--- START OF Collected material ---

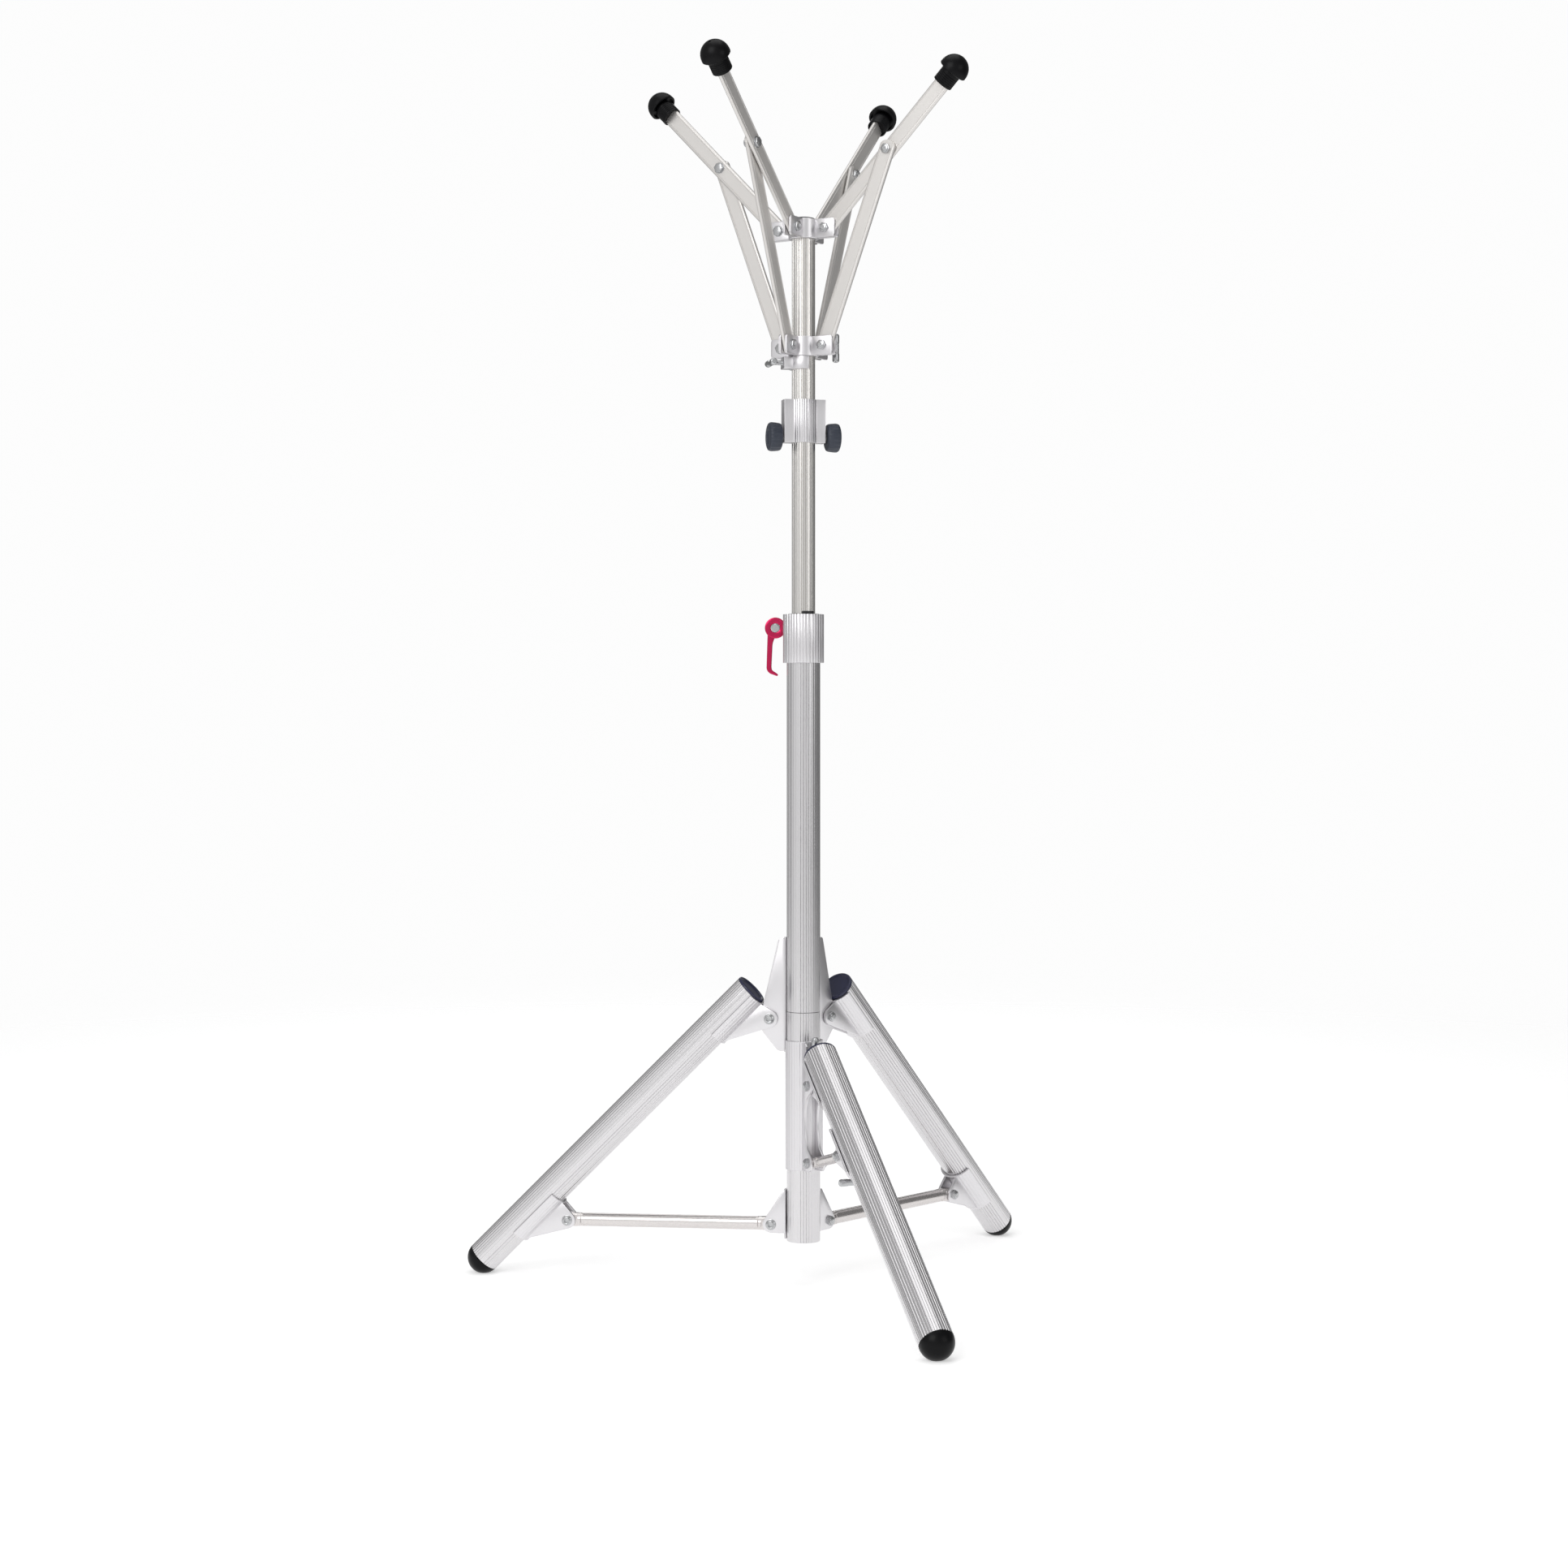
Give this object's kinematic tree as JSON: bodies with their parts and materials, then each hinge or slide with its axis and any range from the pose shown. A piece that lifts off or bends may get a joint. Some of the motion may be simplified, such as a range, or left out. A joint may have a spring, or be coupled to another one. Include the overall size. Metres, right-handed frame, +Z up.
{
  "type": "bike repair stand",
  "caption": "Folding tripod work stand with a telescoping column and a cradle of hinged, rubber-ended arms that carries a bicycle for repair.",
  "frame": {"origin": "centre of the column's flat bottom face, 52 mm above the floor", "axes": "+Z up along the column, -Y towards the front leg, +X towards the right rear leg's side"},
  "size_m": [0.7246, 0.6409, 1.4473],
  "materials": {
    "fluted_aluminium": "satin anodised, fluted",
    "fluted_aluminium_inner": "satin anodised, fluted",
    "satin_aluminium": "satin anodised extrusion",
    "arm_aluminium": "satin anodised flat bar",
    "strut_aluminium": "drawn, satin",
    "zinc_steel": "zinc plated",
    "black_rubber": "matte moulded",
    "black_plastic": "moulded",
    "navy_plastic": "moulded",
    "slate_plastic": "moulded, slightly textured",
    "red_anodised": "polished, red anodised"
  },
  "bodies": {
    "base": {"base_tube": "fluted_aluminium", "base_plug": "black_plastic", "main_tube": "fluted_aluminium", "wing_bracket": "satin_aluminium", "clamp_collar": "satin_aluminium", "clamp_bushing": "black_plastic", "clamp_skewer": "zinc_steel"},
    "lever": {"clamp_lever": "red_anodised"},
    "mast": {"mast_tube": "fluted_aluminium_inner", "mast_coupling": "satin_aluminium"},
    "left_knob": {"knob_left": "slate_plastic"},
    "right_knob": {"knob_right": "slate_plastic"},
    "head": {"head_tube": "fluted_aluminium_inner", "head_cap": "black_plastic", "arm_hub": "satin_aluminium"},
    "slider": {"arm_slider": "satin_aluminium", "slider_stop": "satin_aluminium"},
    "slider_lock": {"slider_screw": "zinc_steel"},
    "stop_lock": {"stop_screw": "zinc_steel"},
    "upper_arm_1": {"arm_1": "arm_aluminium", "arm_tip_1": "black_rubber"},
    "upper_arm_2": {"arm_2": "arm_aluminium", "arm_tip_2": "black_rubber"},
    "upper_arm_3": {"arm_3": "arm_aluminium", "arm_tip_3": "black_rubber"},
    "upper_arm_4": {"arm_4": "arm_aluminium", "arm_tip_4": "black_rubber"},
    "lower_link_1": {"link_1": "arm_aluminium"},
    "lower_link_2": {"link_2": "arm_aluminium"},
    "lower_link_3": {"link_3": "arm_aluminium"},
    "lower_link_4": {"link_4": "arm_aluminium"},
    "brace_carriage": {"brace_bracket": "satin_aluminium"},
    "brace_lock": {"brace_screw": "zinc_steel"},
    "left_strut": {"left_brace": "strut_aluminium"},
    "right_strut": {"right_brace": "strut_aluminium"},
    "rear_left_leg": {"left_leg": "fluted_aluminium", "left_foot": "black_rubber", "left_leg_cap": "navy_plastic", "left_upper_bracket": "satin_aluminium", "left_lower_bracket": "satin_aluminium"},
    "rear_right_leg": {"right_leg": "fluted_aluminium", "right_foot": "black_rubber", "right_leg_cap": "navy_plastic", "right_upper_bracket": "satin_aluminium", "right_lower_bracket": "satin_aluminium"},
    "sleeve": {"front_sleeve": "satin_aluminium", "sleeve_screw": "zinc_steel"},
    "fore_leg": {"front_leg": "fluted_aluminium", "front_foot": "black_rubber", "front_leg_cap": "navy_plastic", "front_upper_bracket": "satin_aluminium"},
    "fore_clamp": {"front_clamp": "satin_aluminium"},
    "fore_lock": {"front_clamp_screw": "zinc_steel"},
    "fore_link": {"front_link": "strut_aluminium"}
  },
  "joints": [
    {"name": "lever_swing", "type": "hinge", "parent": "base", "child": "lever", "pos_m": [-0.02088, 0.04116, 0.7332], "axis": [0.342, 0.9397, 0], "range_deg": [0, 150]},
    {"name": "mast_slide", "type": "slide", "parent": "base", "child": "mast", "axis": [0, 0, 1], "range_m": [-0.195, 0.15]},
    {"name": "left_knob_turn", "type": "hinge", "parent": "mast", "child": "left_knob", "pos_m": [0, 0, 0.9604], "axis": [-0.9925, 0.1219, 0], "continuous": true},
    {"name": "right_knob_turn", "type": "hinge", "parent": "mast", "child": "right_knob", "pos_m": [0, 0, 0.9604], "axis": [0.9925, -0.1219, 0], "continuous": true},
    {"name": "head_turn", "type": "hinge", "parent": "mast", "child": "head", "pos_m": [0, 0, 1], "axis": [0, 0, 1], "continuous": true},
    {"name": "slider_travel", "type": "slide", "parent": "head", "child": "slider", "axis": [0, 0, 1], "range_m": [-0.0203, 0.019]},
    {"name": "slider_lock_turn", "type": "hinge", "parent": "slider", "child": "slider_lock", "pos_m": [0.03, -0.00315, 1.06822], "axis": [0.9945, -0.1045, 0], "continuous": true},
    {"name": "stop_lock_turn", "type": "hinge", "parent": "slider", "child": "stop_lock", "pos_m": [-0.03, 0.00315, 1.04872], "axis": [-0.9945, 0.1045, 0], "continuous": true},
    {"name": "arm_1_swing", "type": "hinge", "parent": "head", "child": "upper_arm_1", "pos_m": [0.01907, -0.02355, 1.2085], "axis": [0.7771, 0.6293, 0], "range_deg": [-21.36, 22.81]},
    {"name": "arm_2_swing", "type": "hinge", "parent": "head", "child": "upper_arm_2", "pos_m": [0.02355, 0.01907, 1.2085], "axis": [-0.6293, 0.7771, 0], "range_deg": [-21.36, 22.81]},
    {"name": "arm_3_swing", "type": "hinge", "parent": "head", "child": "upper_arm_3", "pos_m": [-0.01907, 0.02355, 1.2085], "axis": [-0.7771, -0.6293, 0], "range_deg": [-21.36, 22.81]},
    {"name": "arm_4_swing", "type": "hinge", "parent": "head", "child": "upper_arm_4", "pos_m": [-0.02355, -0.01907, 1.2085], "axis": [0.6293, -0.7771, 0], "range_deg": [-21.36, 22.81]},
    {"name": "link_1_swing", "type": "hinge", "parent": "slider", "child": "lower_link_1", "pos_m": [0.01907, -0.02355, 1.06822], "axis": [0.7771, 0.6293, 0], "range_deg": [-8.12, 8.68]},
    {"name": "link_2_swing", "type": "hinge", "parent": "slider", "child": "lower_link_2", "pos_m": [0.02355, 0.01907, 1.06822], "axis": [-0.6293, 0.7771, 0], "range_deg": [-8.12, 8.68]},
    {"name": "link_3_swing", "type": "hinge", "parent": "slider", "child": "lower_link_3", "pos_m": [-0.01907, 0.02355, 1.06822], "axis": [-0.7771, -0.6293, 0], "range_deg": [-8.12, 8.68]},
    {"name": "link_4_swing", "type": "hinge", "parent": "slider", "child": "lower_link_4", "pos_m": [-0.02355, -0.01907, 1.06822], "axis": [0.6293, -0.7771, 0], "range_deg": [-8.12, 8.68]},
    {"name": "tripod_fold", "type": "slide", "parent": "base", "child": "brace_carriage", "axis": [0, 0, 1], "range_m": [0, 0.1446]},
    {"name": "brace_lock_turn", "type": "hinge", "parent": "brace_carriage", "child": "brace_lock", "pos_m": [0, 0.03, 0.0315], "axis": [0, 1, 0], "continuous": true},
    {"name": "left_strut_swing", "type": "hinge", "parent": "brace_carriage", "child": "left_strut", "pos_m": [-0.03291, 0.019, 0.0193], "axis": [-0.5, -0.866, 0], "range_deg": [0, 88.82]},
    {"name": "right_strut_swing", "type": "hinge", "parent": "brace_carriage", "child": "right_strut", "pos_m": [0.03291, 0.019, 0.0193], "axis": [-0.5, 0.866, 0], "range_deg": [0, 88.82]},
    {"name": "left_leg_swing", "type": "hinge", "parent": "left_strut", "child": "rear_left_leg", "pos_m": [-0.2502, 0.14445, 0.0161], "axis": [0.5, 0.866, 0], "range_deg": [0, 43.82]},
    {"name": "right_leg_swing", "type": "hinge", "parent": "right_strut", "child": "rear_right_leg", "pos_m": [0.2502, 0.14445, 0.0161], "axis": [0.5, -0.866, 0], "range_deg": [0, 43.82]},
    {"name": "sleeve_slide", "type": "slide", "parent": "base", "child": "sleeve", "axis": [0, 0, 1], "range_m": [-0.03, 0.03]},
    {"name": "front_leg_swing", "type": "hinge", "parent": "sleeve", "child": "fore_leg", "pos_m": [0, -0.04, 0.19], "axis": [1, 0, 0], "range_deg": [0, 53]},
    {"name": "front_link_swing", "type": "hinge", "parent": "sleeve", "child": "fore_link", "pos_m": [0, -0.04, 0.0987], "axis": [1, 0, 0], "range_deg": [0, 100.66]},
    {"name": "front_clamp_slide", "type": "slide", "parent": "fore_leg", "child": "fore_clamp", "axis": [0, -0.7986, -0.6018], "range_m": [0, 0.0735]},
    {"name": "fore_lock_turn", "type": "hinge", "parent": "fore_clamp", "child": "fore_lock", "pos_m": [0, -0.1651, 0.10011], "axis": [0, 0.6018, -0.7986], "continuous": true}
  ],
  "couplings": [
    {"joint": "arm_1_swing", "follows": "slider_travel", "rad_per_m": -19.61},
    {"joint": "arm_2_swing", "follows": "slider_travel", "rad_per_m": -19.61},
    {"joint": "arm_3_swing", "follows": "slider_travel", "rad_per_m": -19.61},
    {"joint": "arm_4_swing", "follows": "slider_travel", "rad_per_m": -19.61},
    {"joint": "link_1_swing", "follows": "slider_travel", "rad_per_m": -7.451},
    {"joint": "link_2_swing", "follows": "slider_travel", "rad_per_m": -7.451},
    {"joint": "link_3_swing", "follows": "slider_travel", "rad_per_m": -7.451},
    {"joint": "link_4_swing", "follows": "slider_travel", "rad_per_m": -7.451},
    {"joint": "left_strut_swing", "follows": "tripod_fold", "rad_per_m": 10.719},
    {"joint": "right_strut_swing", "follows": "tripod_fold", "rad_per_m": 10.719},
    {"joint": "left_leg_swing", "follows": "tripod_fold", "rad_per_m": 5.288},
    {"joint": "right_leg_swing", "follows": "tripod_fold", "rad_per_m": 5.288},
    {"joint": "front_link_swing", "follows": "front_leg_swing", "ratio": 1.8988},
    {"joint": "front_clamp_slide", "follows": "front_leg_swing", "m_per_rad": 0.07935}
  ]
}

--- END OF Collected material ---

Task statement → Show every line of the listing in which the string "materials" can be found.

Task response →
Give this object's kinematic tree as JSON: bodies with their parts and materials, then each hinge or slide with its axis and any range from the pose shown. A piece that lifts off or bends may get a joint. Some of the motion may be simplified, such as a range, or left out. A joint may have a spring, or be coupled to another one. Include the overall size. Metres, right-handed frame, +Z up.
  "materials": {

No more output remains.